Two convicted drug traffickers escape gallows, imprisoned for life
SINGAPORE — Two convicted drug traffickers were spared the gallows today (April 20), four years after being sentenced to death.
Cheong Chun Yin, 31, and Pang Siew Fum, 60, both Malaysians, were sentenced to life imprisonment for trafficking 2.7kg of heroin to Singapore on June 16, 2008. They were convicted in 2010.
Cheong was also given 15 strokes of the cane — the minimum prescribed by the Misuse of Drugs Act.
High Court judge Choo Han Teck said he was satisfied that Cheong’s involvement in the act was that of a courier. Justice Choo also noted that the prosecution had tendered documents certifying Cheong had “substantively assisted” the Central Narcotics Bureau in disrupting drug trafficking activities outside Singapore.
The Misuse of Drugs Act was amended together with the Penal Code in 2012 to remove the mandatory death penalty for certain types of homicide and drug trafficking offences, in a move to “temper justice with mercy”.
Apart from meeting the condition of having only played the role of a courier, a drug trafficker must either have cooperated with the Central Narcotics Bureau in a substantive way or have a mental disability that substantially impairs his appreciation of the gravity of the act.
Speaking to reporters after the hearing, Cheong’s 59-year-old father Mr Cheong Kah Pin said he is relieved that Cheong was spared and is “at peace”.
“But I hope the Singapore government can give him a chance and let him come back earlier,” he repeatedly said in Mandarin.
The elder Mr Cheong said he had sold his house and other assets to pay for Cheong’s legal fees. Since Cheong’s remand in June 2008, Mr Cheong had made weekly trips to from Johor Bahru to Changi prison to visit his son.

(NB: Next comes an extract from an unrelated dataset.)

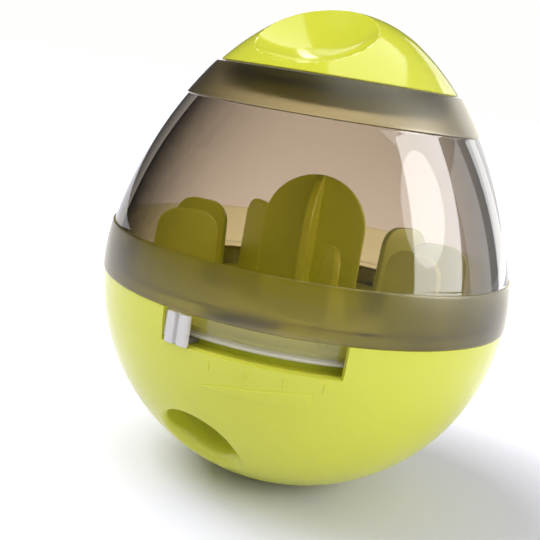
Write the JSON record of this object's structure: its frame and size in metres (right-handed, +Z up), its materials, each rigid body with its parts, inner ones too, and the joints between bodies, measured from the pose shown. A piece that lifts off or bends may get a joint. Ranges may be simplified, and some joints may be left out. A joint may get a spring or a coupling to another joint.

In Pang’s case, Justice Choo was persuaded that she was suffering from mental abnormalities during the time of the offence. Her lawyers Mr Irving Choh and Ms Lim Bee Li had submitted a medical opinion that Pang was suffering from a major depressive disorder around the time of the offence, which had “substantially impaired her mental responsibility” for her act.